0 Dear Bob McKenzie,
1 You may have won some free beer! Please send your credit card number.
2 Hurry, act fast!
3 Elsinore Brewery

[16]:

{'lined_email__n_lines': 4}

[17]:

wf2.draw(size=(10,10))

[17]:

../../_images/source_notebooks_quickstart_32_0.svg

[18]:

wf2.lined_email.draw(size=(10,10))

[18]:

../../_images/source_notebooks_quickstart_33_0.svg

Warning: This similarity to how we define a Function node can be a bit dangerous – the body of a Function node operates on its input each time the node runs and can hold arbitrary python code. In contrast, when we decorate a function to turn it into a Macro node, that function definition is run once at instantiation of the macro, and from then the entire graph is what get executed when you run the node. A corollary is that the input to an as_macro_node-wrapped function is getting transformed into data channels and is not the raw data like in a Function node! While almost all python operations are possible on a data channel, you can’t do everything to it. In the same way, the return values of a macro need to all be data channels.

E.g.

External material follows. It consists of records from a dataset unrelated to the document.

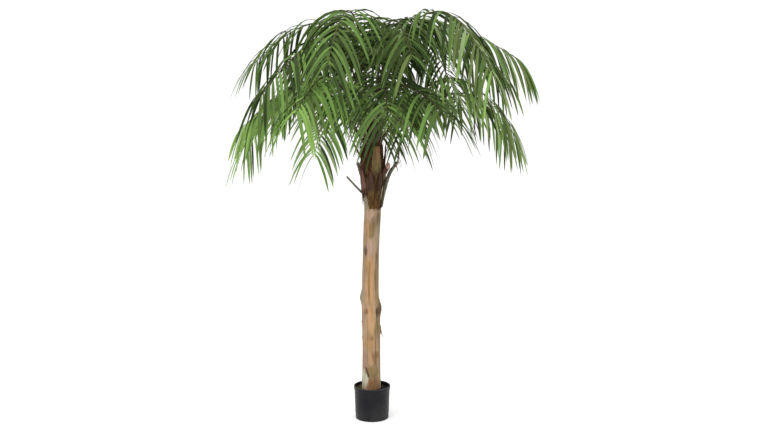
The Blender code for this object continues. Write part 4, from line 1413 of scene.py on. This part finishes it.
# %% Make the template of a leaflet
# How far along the blade, and its width there
LEAFLET_STATIONS = ((0, 0.20), (0.05, 0.48), (0.13, 0.80), (0.27, 0.98), (0.42, 1.0), (0.57, 0.95),
                    (0.71, 0.84), (0.83, 0.63), (0.93, 0.36), (1.0, 0.05))
FOLD = 0.26
MIDRIB_HALF_WIDTH = 0.09
MIDRIB_HEIGHT = 0.055
BLADE_THICKNESS = 0.07

leaflet_shape = bmesh.new()
section = ((-1, FOLD), (-MIDRIB_HALF_WIDTH, FOLD * MIDRIB_HALF_WIDTH), (0, MIDRIB_HEIGHT),
           (MIDRIB_HALF_WIDTH, FOLD * MIDRIB_HALF_WIDTH), (1, FOLD), (0, -BLADE_THICKNESS))
first_width = LEAFLET_STATIONS[0][1]
ring = [leaflet_shape.verts.new((0, across * first_width, up * first_width))
        for across, up in section]
root = leaflet_shape.faces.new(ring)
edges = list(root.edges)
for (last_at, last_width), (at, width) in zip(LEAFLET_STATIONS, LEAFLET_STATIONS[1:]):
    ring, edges = extrude_ring(leaflet_shape, edges)
    bmesh.ops.translate(leaflet_shape, vec=(at - last_at, 0, 0), verts=ring)
    bmesh.ops.scale(leaflet_shape, vec=(1, width / last_width, width / last_width), verts=ring)
bmesh.ops.contextual_create(leaflet_shape, geom=edges)
bmesh.ops.recalc_face_normals(leaflet_shape, faces=leaflet_shape.faces)

# %% [markdown]
# The blade's fine parallel veins follow its length however it bends, so the template carries a UV
# map: U across the blade and V along it. Every copy keeps it.

# %% Unroll the template
flat_map = leaflet_shape.loops.layers.uv.new("blade")
for face in leaflet_shape.faces:
    for loop in face.loops:
        loop[flat_map].uv = (0.5 + 0.5 * loop.vert.co.y, loop.vert.co.x)
leaflet_template = as_template(leaflet_shape, "leaflet template")

# %% [markdown]
# ## Leaf greens
#
# The blades are printed cloth with a soft sheen. The veins are a bump that reads the UV map, in a
# group that every green uses. Each green itself is one plain base colour, because the shade
# changes from leaflet to leaflet and not within one.

# %% Vein group
vein_group, vein_in, vein_out = new_group("parallel veins", {"Count": 9.0}, ("Veins", "Mottle"))
blade = add_node(vein_group, "ShaderNodeUVMap", {}, uv_map="blade")
vein_scale = vein_group.nodes.new("ShaderNodeCombineXYZ")
vein_group.links.new(vein_in.outputs["Count"], vein_scale.inputs[0])
vein_scale.inputs[1].default_value = 0.6
vein_place = add_node(vein_group, "ShaderNodeMapping", {
    "Vector": blade, "Scale": vein_scale.outputs[0],
})
ripple = add_node(vein_group, "ShaderNodeTexNoise", {"Vector": vein_place, "Scale": 2.2, "Detail": 2.0})
mottle = add_node(vein_group, "ShaderNodeTexNoise", {
    "Vector": object_place(vein_group), "Scale": 60.0, "Detail": 3.0,
})
vein_group.links.new(ripple, vein_out.inputs["Veins"])
vein_group.links.new(mottle, vein_out.inputs["Mottle"])

# %% Greens
GREENS = {
    "bright leaf": (0.190, 0.320, 0.072),
    "fresh leaf": (0.118, 0.210, 0.047),
    "mid leaf": (0.072, 0.122, 0.029),
    "deep leaf": (0.028, 0.050, 0.011),
    "olive leaf": (0.106, 0.150, 0.044),
    # A pale green that stands for painted highlights on the blades
    "pale highlight leaf": (0.250, 0.340, 0.150),
}
greens = []
for name, colour in GREENS.items():
    green, tree, shader = new_finish(name, Base_Color=(*colour, 1), Specular_IOR_Level=0.12)
    veins = use_group(green, vein_group, {"Count": 9.0})
    tree.links.new(spread(tree, veins["Mottle"], 0.3, 0.7, 0.52, 0.70), shader.inputs["Roughness"])
    raise_surface(tree, shader, veins["Veins"], 0.0008)
    greens.append(green)


# %% [markdown]
# ## Leaflets along the ribs
#
# Leaflets stand in pairs, one each side of the rib. They leave it at a wide angle near the foot
# and a narrow one near the tip, lift a little above it, and droop more the further out they get.
# They are longest half-way along the frond and shortest at its tip, and the fronds differ a little
# in the length and width of theirs. Small repeatable changes to the angles and length of each
# pair, and to the width and twist of each leaflet, keep the rows from looking machine made.

# %% The rule for one leaflet
LEAFLET_SPACING = 0.026
LEAFLETS_END = 0.985
# Length and half width of a leaflet on each frond, in millimetres
LEAFLETS = ((341, 7.0), (341, 8.5), (326, 8.5), (357, 7.0), (326, 8.5), (310, 8.5), (350, 8.0),
            (310, 8.5), (330, 8.0), (357, 8.0), (330, 8.5), (341, 8.0), (341, 8.5), (341, 8.5),
            (341, 8.5), (341, 7.0), (350, 7.0), (341, 8.0), (326, 9.0), (350, 7.5))
LEAFLET_DROOP = 2.0
LEAFLET_STEPS = 8
# The angle between leaflet and rib in degrees, and how much it closes evenly and at the very end
LEAFLET_OPENING, LEAFLET_CLOSING, LEAFLET_LAST = 76, 20, 6
# How far a leaflet lifts above the rib at the foot of the frond, in degrees
LEAFLET_LIFT = 16
# The most that a blade is twisted, in degrees, with the shares of it at its root and added further out
LEAFLET_TWIST, TWIST_AT_ROOT, TWIST_ADDED = 35, 0.4, 0.9
# At the frond's tip: a leaflet's length as a share of the most, and how much narrower it is
TIP_LENGTH, TIP_NARROWER = 0.80, 0.12
# How much of the swelling in length lies before the first leaflet
SWELL_START = 0.12
# How much the opening, the lift, the length and the width differ from leaflet to leaflet
OPENING_VARIES, LIFT_VARIES, LENGTH_VARIES, WIDTH_VARIES = 7, 12, 0.08, 0.14
UP = Vector((0, 0, 1))


def wobble(*seeds):
    """A repeatable value from -1 to 1 that differs for each set of whole numbers."""
    weights = (12.9898, 78.233, 37.719)
    value = math.sin(sum(weight * seed for weight, seed in zip(weights, seeds))) * 43758.5453
    return 2 * (value - math.floor(value)) - 1


def leaflet_line(number, k, v, root, along):
    """Centres, side vectors and face vectors of leaflet k, v of the way up frond number."""
    side = Vector((0, 1 if k % 2 == 0 else -1, 0))
    lift_way = Vector((-along.z, 0, along.x))
    opening = math.radians(LEAFLET_OPENING - LEAFLET_CLOSING * v - LEAFLET_LAST * v ** 4
                           + OPENING_VARIES * wobble(number, k // 2, 1))
    lift = math.radians(LEAFLET_LIFT * (1 - v) + LIFT_VARIES * wobble(number, k // 2, 2))
    out = side * math.cos(lift) + lift_way * math.sin(lift)
    start_way = along * math.cos(opening) + out * math.sin(opening)
    swelling = math.sin(math.pi * min(1, SWELL_START + (1 - SWELL_START) * v))
    swell = TIP_LENGTH + (1 - TIP_LENGTH) * swelling
    usual_length, usual_half = (size / 1000 for size in LEAFLETS[number - 1])
    length = usual_length * swell * (1 + LENGTH_VARIES * wobble(number, k // 2, 3))
    half = usual_half * (1 - TIP_NARROWER * v) * (1 + WIDTH_VARIES * wobble(number, k, 5))
    twist = math.radians(LEAFLET_TWIST) * wobble(number, k, 4)
    centres = [root.copy()]
    sides = []
    ups = []
    for step in range(LEAFLET_STEPS + 1):
        fall = LEAFLET_DROOP * (step + 0.5) / LEAFLET_STEPS
        way = (start_way - UP * fall).normalized()
        flat = (along - way * along.dot(way)).normalized()
        turn = twist * (TWIST_AT_ROOT + TWIST_ADDED * step / LEAFLET_STEPS)
        across = flat * math.cos(turn) + way.cross(flat) * math.sin(turn)
        face = across.cross(way)
        if face.z < 0:
            face = -face
        sides.append(across * half)
        ups.append(face * half)
        if step < LEAFLET_STEPS:
            centres.append(centres[-1] + way * length / LEAFLET_STEPS)
    return centres, sides, ups


# %% [markdown]
# Which green a leaflet gets depends on its frond, and so light and shade are painted into the crown:
# the low ones at the left, where the key light falls, are a brighter green as painted light, the ones
# at the right more olive, and the high ones and those in the middle deeper, the deeper greens in the
# middle and at the back being painted shade inside the crown. The pale green stands for painted
# highlights. Within a frond the shade is dealt out by the same repeatable numbers.

# %% Deal out the greens
# For each family of fronds, the share of each green in the order of the table above
# The weights paint light and shade: brighter greens where the light falls at the low left, deeper ones
# in the middle and at the back, and the pale green for highlights
SHADES = {
    "low left": ((12, 13, 19, 20), (8, 6, 3, 1, 1, 2)),
    "top left": ((1, 2, 8, 11), (1, 4, 7, 5, 2, 0.5)),
    "middle": ((3, 6, 14, 15), (0.5, 3, 6, 6, 1, 0.5)),
    "right": ((4, 5, 7, 16, 17), (0.7, 4, 4.5, 3.5, 6, 3)),
    "back": ((9, 10, 18), (0.3, 1, 4, 8, 3, 0.3)),
}


def shade_of(number, k):
    weights = next(shares for fronds, shares in SHADES.values() if number in fronds)
    pick = (0.5 + 0.5 * wobble(k, number, 6)) * sum(weights)
    for index, weight in enumerate(weights):
        pick -= weight
        if pick <= 0:
            return index
    return 0


# %% Grow the leaflets
# The fronds that make one piece together, so that each piece keeps to a moderate size
GROUPS = {"front": (2, 3, 6, 13, 14, 15), "left": (1, 8, 11, 12, 20), "right": (4, 5, 7, 16, 17),
          "back": (9, 10, 18, 19)}
for group, numbers in GROUPS.items():
    lines = []
    for number in numbers:
        frond = FRONDS[number - 1]
        rib = rib_line(frond)
        total = length_of(rib)
        bare = RINGS[frond[0]][3]
        count = round((total - bare) / LEAFLET_SPACING)
        turn = Matrix.Rotation(math.radians(frond[1]), 3, "Z")
        for k in range(2 * count + 2):
            v = k // 2 / count
            root, along = walk(rib, bare + (total - bare) * min(LEAFLETS_END, v))
            centres, sides, ups = leaflet_line(number, k, v, root, along)
            lines.append(([turn @ point for point in centres], [turn @ side for side in sides],
                          [turn @ up for up in ups], shade_of(number, k)))
    shape = bend_copies(leaflet_template, lines)
    nodes = sum((frond_nodes[number] for number in numbers), [])
    print(group, "has", len(lines), "leaflets")
    keep(shape, "leaflets_" + group, greens, nodes)

# %% [markdown]
# ## Studio
#
# The tree stands on a plain pale floor in even white light, with one large soft light at the
# upper left that models the crown and a weaker one at the right.

# %% Floor, sky and lights
FLOOR_SIZE = 80
SKY_STRENGTH = 1.05
# Name, place, width and power of each light, which all aim at the middle of the tree
LIGHTS = (("key", (-2.6, -3.2, 3.4), 2.4, 105), ("fill", (3.0, -1.6, 1.6), 2.0, 34))
AIM = Vector((0, 0, 1.3))

floor_shape = bmesh.new()
bmesh.ops.create_grid(floor_shape, x_segments=1, y_segments=1, size=FLOOR_SIZE / 2)
floor_mesh = bpy.data.meshes.new("floor")
floor_shape.to_mesh(floor_mesh)
floor_shape.free()
floor_finish = new_finish("pale floor", Base_Color=(0.95, 0.95, 0.95, 1), Roughness=0.7,
                          Emission_Color=(1, 1, 1, 1), Emission_Strength=0.15)[0]
floor_mesh.materials.append(floor_finish)
floor = bpy.data.objects.new("floor", floor_mesh)
bpy.context.scene.collection.objects.link(floor)
floor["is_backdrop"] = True

world = bpy.data.worlds.new("studio")
world.use_nodes = True
sky = world.node_tree.nodes["Background"]
sky.inputs["Color"].default_value = (1, 1, 1, 1)
sky.inputs["Strength"].default_value = SKY_STRENGTH
bpy.context.scene.world = world

for name, place, size, power in LIGHTS:
    light_data = bpy.data.lights.new(name, "AREA")
    light_data.size = size
    light_data.energy = power
    light = bpy.data.objects.new(name, light_data)
    light.location = place
    light.rotation_euler = (AIM - Vector(place)).to_track_quat("-Z", "Y").to_euler()
    bpy.context.scene.collection.objects.link(light)
bpy.context.scene.view_settings.view_transform = "Standard"
print("lights:", [name for name, *_ in LIGHTS])

# %% Finish
visual_low, visual_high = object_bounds()
sizes = {"cad": [list(cad_low), list(cad_high)], "visual": [list(visual_low), list(visual_high)]}
print("visual model from", list(visual_low), "to", list(visual_high))
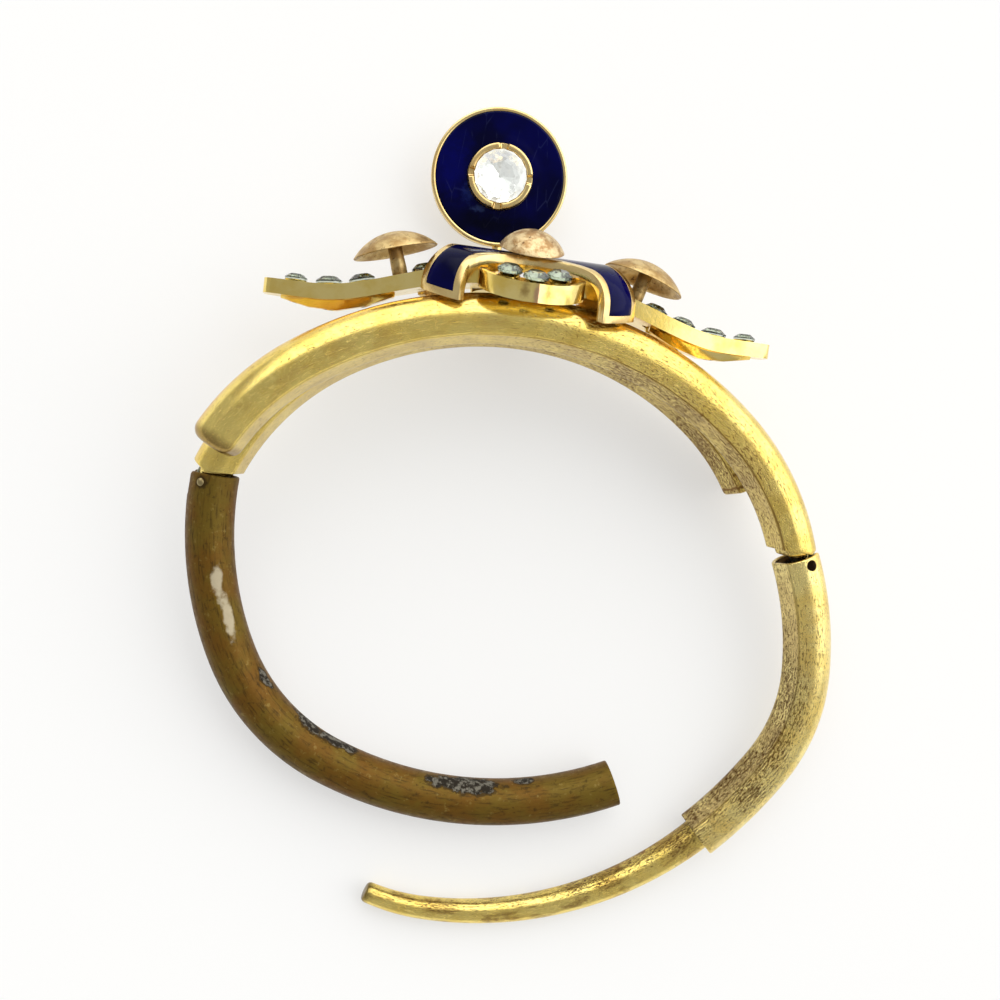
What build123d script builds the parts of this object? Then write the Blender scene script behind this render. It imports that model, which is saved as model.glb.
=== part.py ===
# Hinged bangle: two slanting tubes under a flower of gold leaves, enamel, domes and stones
# Units are millimetres. The band is drawn flat: X across the wrist from hinge to hinge,
# Y towards the ornament, Z along the forearm. It is laid on its rest when it is exported.

import os
from math import asin, atan2, cos, degrees, pi, radians, sin, sqrt, tan

from build123d import *

os.makedirs("parts", exist_ok=True)

# Hinge pivots, at equal distances from the middle plane
pivot_x = 32.7
pivot_y = 4.8
front_joint = 1.15
arm_joint = 0.85

# Tube section: a round with its inner side flattened
tube_radius = 2.6
flat_offset = 2.3
tube_wall = 0.45
tube_slant = 4.8
bore_radius = tube_radius - tube_wall
bore_flat = flat_offset - tube_wall

# Near tube, from the right hinge to its closed end on the left
tube_start_y = 5.2
near_start_x = 31.2
near_heading = 109.5
near_first_bend = 27.6
near_first_turn = 32.2
near_top_bend = 38.1
near_top_turn = 75.7
near_last_bend = 24.0
near_last_turn = 23.0
near_cap = 1.2

# Far tube, from the left hinge to its closed end on the right
far_start_x = 31.85
far_heading = 72.6
far_first_bend = 27.4
far_first_turn = 39.0
far_top_bend = 35.7
far_top_turn = 71.4
far_last_bend = 25.5
far_last_turn = 18.6
far_cap = 1.2

# Arms, drawn closed; each lead is the straight bit under the hinge
arm_axis_x = 31.7
arm_lead = 0.45
arm_end_round = 0.6
left_arm_radius = 2.5
left_bore_radius = left_arm_radius - tube_wall
left_heading = 267.5
left_first_bend = 35.9
left_first_turn = 30.0
left_low_bend = 22.3
left_low_turn = 40.6
left_last_bend = 39.0
left_last_turn = 47.5
right_heading = 264.9
right_first_bend = 35.4
right_first_turn = 20.9
right_low_bend = 18.3
right_low_turn = 36.0
right_last_bend = 47.2
right_last_turn = 12.5
right_arm_open = 20.3

# Clasp tongue
tongue_root_radius = 1.8
tongue_tip_radius = 1.1
tongue_hook_turn = 20.0
tongue_sink = 2.2
plug_length = 1.0
fit_gap = 0.03

# Hinges
pin_radius = 0.45
pin_play = 0.06
pin_grip = 0.02
knuckle_radius = 1.12
knuckle_thickness = 1.5
knuckle_reach = 3.9
knuckle_root_radius = 1.7
slot_play = 0.2
slot_depth = 1.5
chamfer_angle = 32.0
chamfer_inset = 0.2

# Ornament placing
flower_x = -2.5
flower_y = 28.55
flower_roll = 1.4

# Leaves
rim_wall = 0.6
channel_depth = 0.55
leaf_mean = 0.4
leaf_wave = 2.05
leaf_swell = 1.3
leaf_flat_from = 22.0
long_half = 26.8
long_width = 3.75
long_tip_width = 1.6
long_wall = 1.85
long_tip_wall = 1.5
tip_round = 1.0
short_half = 10.2
short_width = 5.4
short_waist = 3.6
short_broadest = 5.0
short_tip_width = 0.25
short_flute_x = 1.5
short_flute_z = 9.45
inner_tip_width = 0.3
inner_half = short_half - 1.75 * rim_wall
inner_flute_x = short_flute_x + 1.5 * rim_wall
inner_flute_z = short_flute_z - 2 * rim_wall
inner_width = short_width - rim_wall
inner_waist = short_waist - rim_wall
short_step = 0.15
short_fall = 1.85
short_swell = 1.6
short_wall = 1.85
keel_half = 3.0
keel_width = 3.6
keel_drop = 1.6
keel_sink = 1.2
keel_gap = 0.05
belly_from = 13.5
belly_to = 25.0
belly_drop = 1.0
belly_breadth = 2.45
belly_flat = 0.38
belly_taper = 0.48
belly_start_share = 0.12
belly_end_share = 0.92

# Stones; the rows hold distances from the flower's middle along a long leaf, or across and along a short one
stone_radius = 1.36
tip_stone_radius = 1.15
petal_stone_radius = 1.3
table_share = 0.56
crown_share = 0.32
girdle_share = 0.1
pavilion_share = 0.8
culet_share = 0.08
stone_lift = 0.15
seat_gap = 0.03
collar_share = 0.85
collar_drop = 0.15
collar_root = 0.25
drill_share = 0.45
west_stones = (10.6, 16.9, 20.3, 23.7)
east_stones = (14.0, 17.2, 20.7, 24.2)
petal_stones = ((-2.5, 6.2), (0, 7.6), (2.5, 6.2))

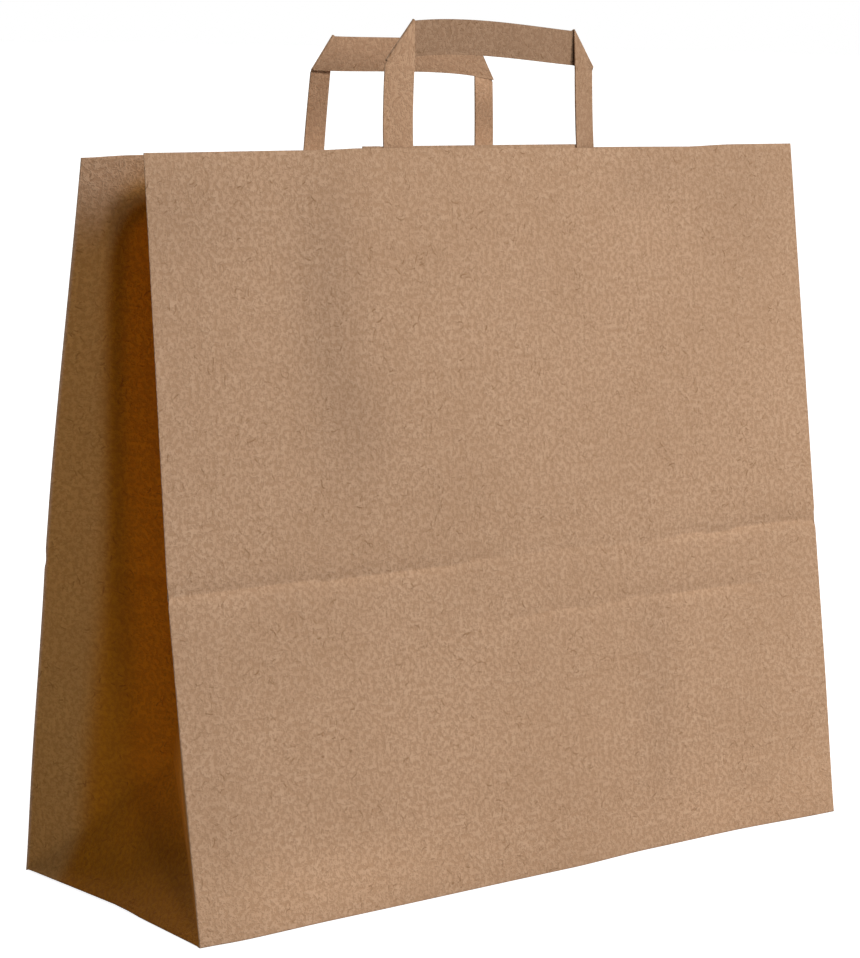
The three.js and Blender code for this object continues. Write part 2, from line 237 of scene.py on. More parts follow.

Returning a non-data-channel

[19]:

try:
    @Workflow.wrap.as_macro_node("x", "y")
    def Foo(self, a):
        return a + 1, 6

    Foo()
except AttributeError:
    print("Returns a non-data-channel")

Returns a non-data-channel

Solution: honestly, it seems like a strange choice, since this will get run once at instantiation then never updated. But if you really want to, you can always wrap it as a node and then return that:

[20]:

@Workflow.wrap.as_macro_node("x", "y")
def Foo(self, a):
    self.six = Workflow.create.std.UserInput(6)
    return a + 1, self.six

Foo()(a=1)

[20]:

{'x': 2, 'y': 6}

E.g. A much more common problem is to mix-and-match valid macro defining code with some illegal operations:

[21]:

try:
    @Workflow.wrap.as_macro_node
    def Foo(self, a):
        self.number = a + 1
        self.string = str(self.number)
        return self.string

    Foo()
except AttributeError:
    print("De-data-channels `a`")

De-data-channels `a`

Solution: This looks like macro code, but str() is not a python operation, it’s just some function. That means that self.string is actually just some the string representation of the self.number channel as it appears at macro instantiation, and (just like 6 above), not a valid return for a macro-defining function!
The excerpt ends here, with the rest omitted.